[START DATASET CONTENT]
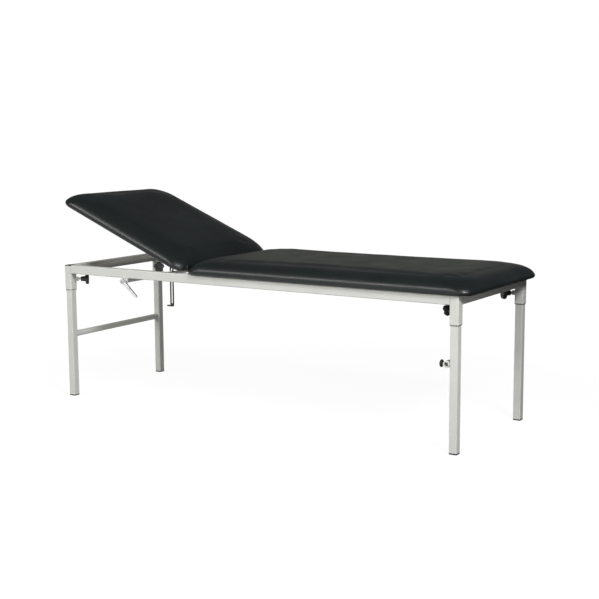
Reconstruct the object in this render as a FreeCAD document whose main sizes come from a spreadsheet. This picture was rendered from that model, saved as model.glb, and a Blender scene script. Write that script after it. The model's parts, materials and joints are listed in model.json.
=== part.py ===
import FreeCAD, Part
import math
import os
import Sketcher

# Treatment couch: a steel tube frame on four telescopic legs, a fixed seat section and a
# raising head section held by a slotted strut that a side lever clamps.
# X runs along the couch from head to foot, Y from front to rear, Z up. Lengths in mm.

os.makedirs("parts", exist_ok=True)
doc = FreeCAD.newDocument("couch")
sheet = doc.addObject("Spreadsheet::Sheet", "size")
Vector = FreeCAD.Vector
Rotation = FreeCAD.Rotation

# Driving sizes
SIZES = (
    ("leg_spacing_long", 1790, "leg centre to leg centre along the couch"),
    ("leg_spacing_wide", 575, "leg centre to leg centre across the couch"),
    ("frame_height", 562, "top of the rails above the floor"),
    ("rail_side", 35, "side of the rail tube"),
    ("rail_wall", 1.5, "wall of the rail tube"),
    ("rail_corner", 3, "outside corner radius of the rail tube"),
    ("socket_side", 35, "side of the leg socket tube"),
    ("socket_wall", 2, "wall of the leg socket tube"),
    ("socket_corner", 3.5, "outside corner radius of the socket tube"),
    ("socket_length", 102.5, "length of the leg socket tube"),
    ("leg_side", 30, "side of the leg tube"),
    ("leg_wall", 1.5, "wall of the leg tube"),
    ("leg_corner", 3, "outside corner radius of the leg tube"),
    ("leg_top_gap", 1.5, "leg top below the cap's plug"),
    ("stretcher_height", 265, "axis of the head stretcher above the floor"),
    ("stretcher_diameter", 25, "outside of the head stretcher tube"),
    ("stretcher_wall", 1.5, "wall of the head stretcher tube"),
    ("foot_cap_base", 5, "thickness of the foot cap under the leg"),
    ("foot_cap_plug", 20, "length of the foot cap's plug"),
    ("cap_plate", 2.5, "thickness of the socket cap"),
    ("cap_plug", 8, "depth of the socket cap's plug"),
    ("plug_clearance", 0.3, "gap round a plug in its tube"),
    ("beam_side", 25, "side of the inner crossbars"),
    ("beam_wall", 1.5, "wall of the inner crossbars"),
    ("beam_setback", 45, "first inner crossbar behind the hinge axis"),
    ("seat_screw_spread", 180, "seat screws each side of the middle"),
    ("seat_screw_diameter", 5, "shank of the seat screws"),
    ("seat_screw_head", 10, "head diameter of the seat screws"),
    ("seat_screw_head_height", 3, "head height of the seat screws"),
    ("seat_screw_bite", 9, "seat screw depth in the board"),
    ("screw_clearance", 0.1, "gap round a screw shank"),
    ("side_overhang", 15, "cushion beyond the rail's outer face"),
    ("foot_overhang", 46, "seat cushion beyond the frame at the foot"),
    ("head_overhang", 45, "lowered head section beyond the frame at the head"),
    ("back_length", 677, "length of the head section"),
    ("cushion_gap", 10, "gap between the two cushions"),
    ("cushion_thickness", 56, "board and foam at the cushion's shoulder"),
    ("cushion_crown", 4, "rise of the middle above the shoulder"),
    ("cushion_corner", 55, "corner radius in plan at the cushion's side"),
    ("cushion_top_corner", 90, "corner radius in plan where the top begins"),
    ("cushion_shoulder", 72, "width of the edge that rolls down from the top"),
    ("cushion_tuck", 3.5, "cover drawn in under the board's edge"),
    ("cushion_tuck_height", 9, "height at which the side is widest"),
    ("crown_inset", 150, "plan inset at which the crown is nearly full"),
    ("board_thickness", 12, "plywood board"),
    ("board_inset", 7, "board edge inside the cushion's side"),
    ("board_clearance", 0.3, "gap between the board and the foam"),
    ("back_rest_gap", 1, "lowered head board above the rails"),
    ("batten_depth", 20, "end batten along the couch"),
    ("batten_height", 15.5, "end batten above the board"),
    ("batten_inset", 18, "end batten inside the cushion's end"),
    ("batten_side", 45, "end batten inside the cushion's sides"),
    ("hinge_screw_diameter", 4, "shank of the hinge screws"),
    ("hinge_screw_head", 7, "countersunk head of the hinge screws"),
    ("hinge_screw_head_depth", 1.5, "countersunk head of the hinge screws"),
    ("hinge_screw_length", 32, "hinge screw below the leaf's face"),
    ("hinge_screw_drop", 10, "hinge screws below the hinge axis"),
    ("hinge_screw_spread", 9, "hinge screws each side of the leaf's middle"),
    ("hinge_rise", 28, "hinge axis above the rails"),
    ("hinge_inset", 58, "hinge middle inside the cushion's side"),
    ("hinge_width", 40, "length of one hinge along its pin"),
    ("hinge_leaf", 2.4, "thickness of a hinge leaf"),
    ("hinge_leaf_height", 18, "hinge leaf below the axis"),
    ("hinge_knuckle", 9.4, "outside diameter of the hinge knuckle"),
    ("hinge_pin_diameter", 5, "hinge pin"),
    ("hinge_play", 0.3, "gap between neighbouring knuckles"),
    ("pin_play", 0.08, "gap round a pin in its bore"),
    ("back_angle", 22.6, "head section above level, in degrees"),
    ("clamp_reach", 305, "clamp axis towards the head from the hinge"),
    ("clamp_drop", 75, "clamp axis below the hinge axis"),
    ("pivot_drop", 46, "strut pivot below the hinge axis, section lowered"),
    ("cross_tube_diameter", 16, "outside of the cross tube"),
    ("cross_tube_wall", 1.5, "wall of the cross tube"),
    ("hanger_thickness", 4, "plate that hangs the cross tube"),
    ("hanger_width", 28, "width of the hanger plate"),
    ("clamp_rod_diameter", 8, "threaded clamping rod"),
    ("clamp_rod_bite", 14, "clamping rod inside its nut"),
    ("washer_diameter", 22, "friction washer"),
    ("washer_thickness", 2, "friction washer"),
    ("washer_play", 0.3, "gap between the washer and the strut"),
    ("strut_width", 18, "slotted strut, along the couch"),
    ("strut_thickness", 5, "slotted strut, across the couch"),
    ("strut_length", 297, "pivot to the lower end of the strut"),
    ("strut_slot_margin", 0.3, "gap beside the rod in the slot"),
    ("strut_slot_start", 23, "upper end of the slot below the pivot"),
    ("strut_slot_end", 284, "lower end of the slot below the pivot"),
    ("strut_toe", 18, "toe of the strut beyond its side"),
    ("strut_toe_height", 6, "height of the toe"),
    ("strut_heel_radius", 6, "rounded heel opposite the toe"),
    ("pivot_pin_diameter", 6, "pin of the strut"),
    ("pivot_ear", 3, "thickness of a bracket ear"),
    ("pivot_side_gap", 0.5, "gap between an ear and the strut"),
    ("pivot_base_length", 56, "bracket base along the couch"),
    ("pivot_base_width", 46, "bracket base across the couch"),
    ("pivot_base_thickness", 3, "bracket base"),
    ("pivot_pin_end", 1.5, "strut pin beyond a bracket ear"),
    ("pivot_ear_radius", 9, "rounded end of the bracket ear"),
    ("bracket_screw_diameter", 4, "shank of the bracket screws"),
    ("bracket_screw_head", 8, "head diameter of the bracket screws"),
    ("bracket_screw_height", 2.4, "head height of the bracket screws"),
    ("bracket_screw_bite", 9, "bracket screw depth in the board"),
    ("bracket_screw_edge", 8, "bracket screw from the base's edges"),
    ("lever_hub_diameter", 21, "hub of the clamping lever"),
    ("lever_hub_height", 18, "hub of the clamping lever"),
    ("lever_length", 94, "hub axis to the end of the lever arm"),
    ("lever_tip_radius", 5.5, "rounded end of the lever arm"),
    ("lever_root_radius", 8.5, "lever arm where it meets the hub"),
    ("lever_arm_thickness", 10, "lever arm"),
    ("lever_arm_lift", 5, "lever arm above the hub's inner end"),
    ("lever_fillet", 2.5, "rounded edges of the lever arm"),
    ("lever_angle", 41, "lever arm below level, in degrees"),
    ("lever_screw_diameter", 13, "screw head in the lever's hub"),
    ("lever_screw_height", 2, "screw head depth in the hub"),
    ("boss_diameter", 18, "threaded boss on the socket's corner"),
    ("boss_length", 10, "boss beyond the socket's corner"),
    ("knob_drop", 61, "knob axes below the top of the frame"),
    ("stud_diameter", 10, "stud of the leg knob"),
    ("stud_tip_gap", 0.4, "stud tip off the leg's corner"),
    ("stud_bare", 8, "bare stud between boss and knob"),
    ("knob_hub_root", 9.5, "radius of the knob's hub at the stud"),
    ("knob_hub_top", 12, "radius of the knob's hub at the head"),
    ("knob_hub_length", 20, "hub of the leg knob"),
    ("knob_radius", 24, "head of the leg knob"),
    ("knob_thickness", 14, "head of the leg knob"),
    ("knob_edge", 3, "bevel of the knob's head"),
    ("knob_lobe_cut", 9, "radius of the finger hollows"),
    ("knob_lobe_bite", 5, "depth of the finger hollows"),
    ("holder_height", 318, "accessory holder above the floor"),
    ("holder_diameter", 25, "accessory holder tube"),
    ("holder_bore", 17, "bore of the accessory holder"),
    ("holder_length", 30, "accessory holder along its bore"),
    ("holder_lug", 8, "width of the weld lug"),
    ("holder_gap", 1, "holder tube off the leg's face"),
    ("holder_stud", 8, "stud of the holder knob"),
    ("holder_neck_start", 15, "holder knob's neck from the bore's axis"),
    ("holder_neck_radius", 6, "neck of the holder knob"),
    ("holder_head_start", 19.5, "holder knob's head from the bore's axis"),
    ("holder_head_radius", 14, "head of the holder knob"),
    ("holder_head_end", 28, "end of the holder knob from the bore's axis"),
    ("holder_head_edge", 3, "rounded edge of the holder knob"),
    ("hanger_setback", 1, "hanger's outer face inside the rail's"),
    ("clamp_nut_length", 18, "threaded insert in the rear cross tube"),
    ("lever_socket", 8, "hexagon socket in the lever's screw"),
    ("cut_overrun", 1, "overrun of a cutting solid"),
)
for row_index, (alias, amount, meaning) in enumerate(SIZES, start=1):
    sheet.set(f"A{row_index}", str(amount))
    sheet.setAlias(f"A{row_index}", alias)
    sheet.set(f"B{row_index}", meaning)
doc.recompute()


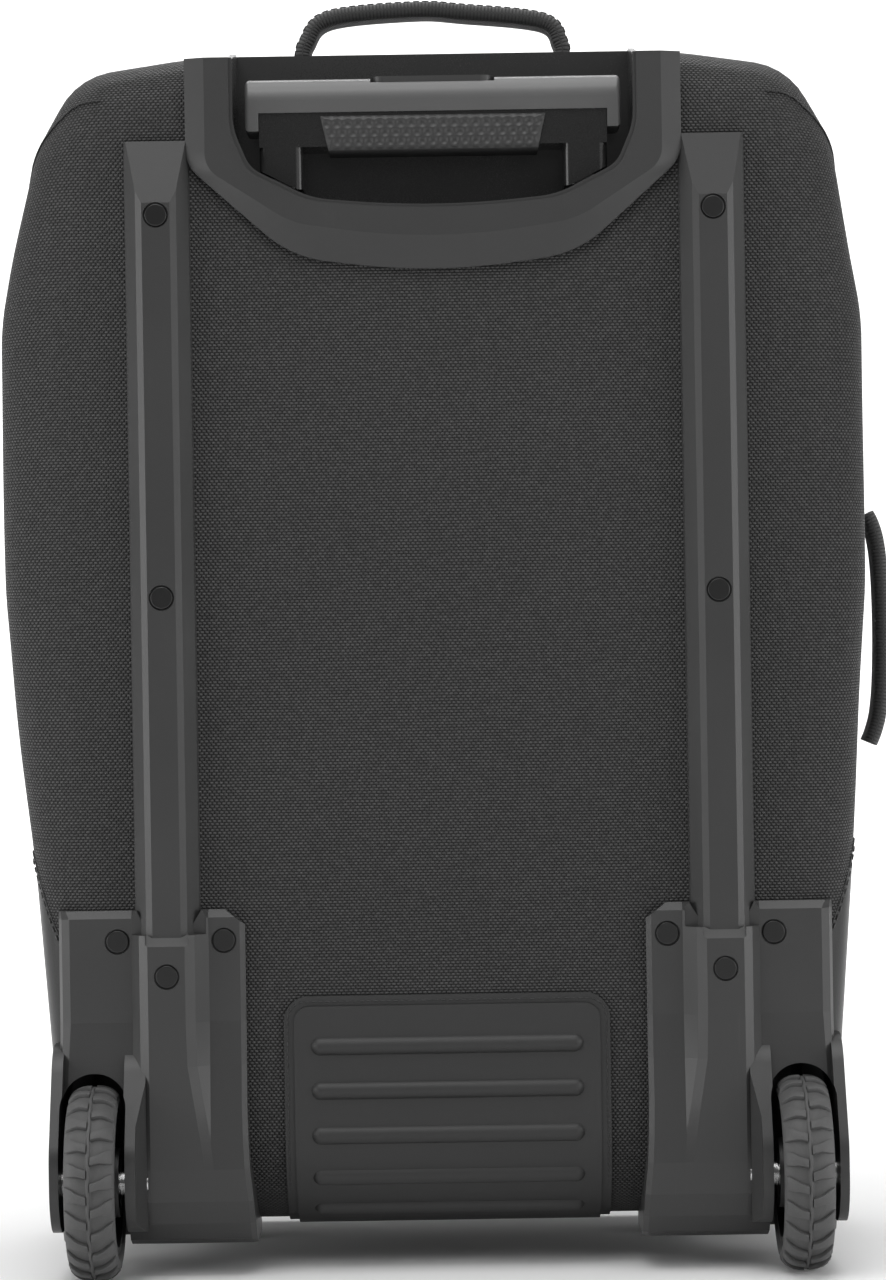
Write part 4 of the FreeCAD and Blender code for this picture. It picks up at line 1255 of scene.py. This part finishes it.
@dataclass
class FrontPocket:
    """The stitched-on front pocket, blown up a little by cloth simulation."""

    voxel: float = 5.0
    cap: float = 5.0
    radius: float = 20.0
    pressure: float = 4.0

    def make(self) -> None:
        """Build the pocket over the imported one's box."""
        low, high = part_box("pocket_panel")
        corners = [(low.x, low.z), (high.x, low.z), (high.x, high.z), (low.x, high.z)]
        rim: list[Pair] = []
        r = self.radius * MM
        for i, (x, z) in enumerate(corners):
            cx = x + (r if i in (0, 3) else -r)
            cz = z + (r if i in (0, 1) else -r)
            start = math.pi * (1 + i / 2)
            rim += [
                (cx + r * math.cos(start + a), cz + r * math.sin(start + a))
                for a in (k * math.pi / 12 for k in range(7))
            ]
        count = len(rim)
        y0, y1 = low.y, high.y - 1.0 * MM
        inset = 5 * MM
        mid = ((low.x + high.x) / 2, (low.z + high.z) / 2)

        def ring(y: float, pull: float) -> list[Vector]:
            """Lay the rim at one depth, pulled towards the middle.

            Args:
                y: the depth in metres.
                pull: how far it is pulled in, in metres.

            Returns:
                The ring's corners.
            """
            made = []
            for x, z in rim:
                d = Vector((x - mid[0], z - mid[1]))
                made.append(Vector((x - d.x / d.length * pull, y, z - d.y / d.length * pull)))
            return made

        points = ring(y0, 0) + ring(y1 - 4 * MM, 0) + ring(y1 - 1 * MM, 2 * MM) + ring(y1, inset)
        faces = ring_faces(4, count)
        faces += [tuple(range(count)), tuple(range(3 * count, 4 * count))]
        pocket = make_mesh("front_pocket_cloth", points, faces)
        turn_outward(pocket)
        self.inflate(pocket)
        self.open_back(pocket, y0)
        give(pocket, (POCKET_WEAVE, RIPSTOP), "pocket")
        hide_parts("pocket_panel")
        seam = [Vector((x, y0 + 2.6 * MM, z)) for x, z in rim + rim[:1]]
        binding = sweep("pocket_binding", seam[:-1], FORWARD, round_section(1.6 * MM, 1.0 * MM), closed=True)
        give(binding, (STRAP,), "pocket")
        LOG.info("front pocket: %d faces", len(pocket.data.polygons))

    def inflate(self, made: bpy.types.Object) -> None:
        """Remesh and blow the form up by cloth simulation, with its movement capped.

        Args:
            made: the closed form.
        """
        bpy.context.view_layer.objects.active = made
        remesh = made.modifiers.new("even_cells", "REMESH")
        remesh.mode = "VOXEL"
        remesh.voxel_size = self.voxel * MM
        self.apply(made)
        rest = [v.co.copy() for v in made.data.vertices]
        cloth = made.modifiers.new("cloth", "CLOTH")
        cloth.settings.use_pressure = True
        cloth.settings.uniform_pressure_force = self.pressure
        cloth.settings.effector_weights.gravity = 0.0
        scene = bpy.context.scene
        for step in range(1, 21):
            scene.frame_set(step)
        self.apply(made)
        scene.frame_set(1)
        for vertex, home in zip(made.data.vertices, rest):
            move = vertex.co - home
            if move.length > self.cap * MM:
                vertex.co = home + move.normalized() * self.cap * MM
        made.modifiers.new("smooth_cloth", "SUBSURF").levels = 1
        self.apply(made)

    @staticmethod
    def apply(made: bpy.types.Object) -> None:
        """Bake a piece's modifiers into its mesh.

        Args:
            made: the piece.
        """
        view = bpy.context.evaluated_depsgraph_get()
        fresh = bpy.data.meshes.new_from_object(made.evaluated_get(view))
        made.modifiers.clear()
        made.data = fresh

    @staticmethod
    def open_back(made: bpy.types.Object, plane: float) -> None:
        """Take away the hidden back, so that the pocket is hollow, and give the cloth thickness.

        Args:
            made: the closed form.
            plane: depth of the sewn edge.
        """
        with editing(made) as shape:
            doomed = [f for f in shape.faces if f.normal.y < -0.6]
            bmesh.ops.delete(shape, geom=doomed, context="FACES")
            for vertex in shape.verts:
                vertex.co.y = max(vertex.co.y, plane)
        made.data.shade_smooth()
        thicken(made, 1.8)


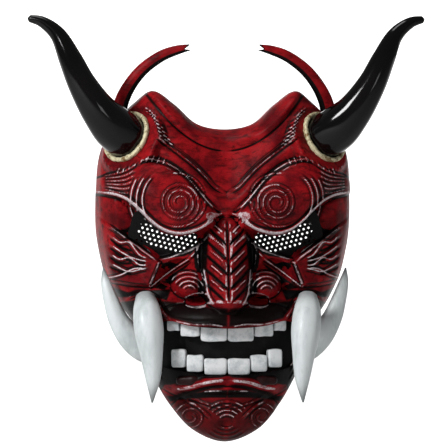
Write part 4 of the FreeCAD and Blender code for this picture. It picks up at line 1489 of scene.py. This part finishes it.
def strap_slider():
    """The adjuster: a frame round both layers of the strap, with a bar between them."""
    outside = STRAP_X + STRAP_T + LAYER_GAP
    z_half = STRAP_HEIGHT / 2 + SLIDER_GAP
    xs = [STRAP_X - SLIDER_GAP - SLIDER_WALL, STRAP_X - SLIDER_GAP, STRAP_X + STRAP_T + SLIDER_GAP,
          outside - SLIDER_GAP, outside + STRAP_T + SLIDER_GAP,
          outside + STRAP_T + SLIDER_GAP + SLIDER_WALL]
    ys = [SLIDER_Y - SLIDER_LENGTH / 2, SLIDER_Y + SLIDER_LENGTH / 2]
    zs = [STRAP_Z - z_half - SLIDER_WALL, STRAP_Z - z_half, STRAP_Z + z_half,
          STRAP_Z + z_half + SLIDER_WALL]
    return cell_block("strap_slider_black", xs, ys, zs, [(1, 1), (3, 1)])


def zinc():
    """Zinc plated steel with fine turning marks."""
    s = Shader("screw_zinc", roughness=0.35, metallic=1.0)
    mark = s.noise(1500.0, 3.0)
    s.set("Base Color", s.mix(mark, (0.45, 0.45, 0.46), (0.62, 0.62, 0.60)))
    s.set("Roughness", s.plus(0.25, s.times(mark, 0.25)))
    s.bump(mark, 0.1, 0.4)
    return s.material


def add_strap(black):
    """The strap, its stitches and its slider."""
    dress(strap(), webbing(), "head_strap")
    dress(stitches(), plain_black("thread_black", 0.7))
    dress(strap_slider(), black, "strap_slider", body="slider")


def paint_cad_nodes(black):
    """Materials for the pieces that keep their own shapes."""
    steel = zinc()
    mesh_black = plain_black("eye_mesh_black", 0.55)
    for name, material in (
        ("eye_mesh_left", mesh_black), ("eye_mesh_right", mesh_black),
        ("strap_anchor_left", black), ("strap_anchor_right", black),
        ("horn_screws", steel), ("horn_washers", steel), ("anchor_screws", steel),
    ):
        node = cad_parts[name]
        node.data.materials.clear()
        node.data.materials.append(material)


add_camera()
add_floor()
add_lights()
red = lacquer()
white = ivory()
black = plain_black("moulded_black", 0.5)
dress(face_shell(), red, "face_shell")
pair(horn(), horn_black(), "horn")
pair(collar(), collar_gold(), "horn_collar")
pair(crest_prong(), red, "crest_prong")
pair(tusk("front_tusk_right_ivory", FRONT_TUSK_PATH, FRONT_TUSK_RADII), white,
     "front_tusk")
pair(tusk("rear_tusk_right_ivory", REAR_TUSK_PATH, REAR_TUSK_RADII), white,
     "rear_tusk")
add_teeth(enamel())
add_mouth(black)
add_pads(pad_cloth())
add_strap(black)
paint_cad_nodes(black)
[END DATASET CONTENT]
■ **WHAT IS EXPECTED**: Which lines hold the word "that"? Copy every one of them.

■ **ANSWER**:
Reconstruct the object in this render as a FreeCAD document whose main sizes come from a spreadsheet. This picture was rendered from that model, saved as model.glb, and a Blender scene script. Write that script after it. The model's parts, materials and joints are listed in model.json.
# raising head section held by a slotted strut that a side lever clamps.
    ("cushion_shoulder", 72, "width of the edge that rolls down from the top"),
    ("hanger_thickness", 4, "plate that hangs the cross tube"),
        """Take away the hidden back, so that the pocket is hollow, and give the cloth thickness.
    """Materials for the pieces that keep their own shapes."""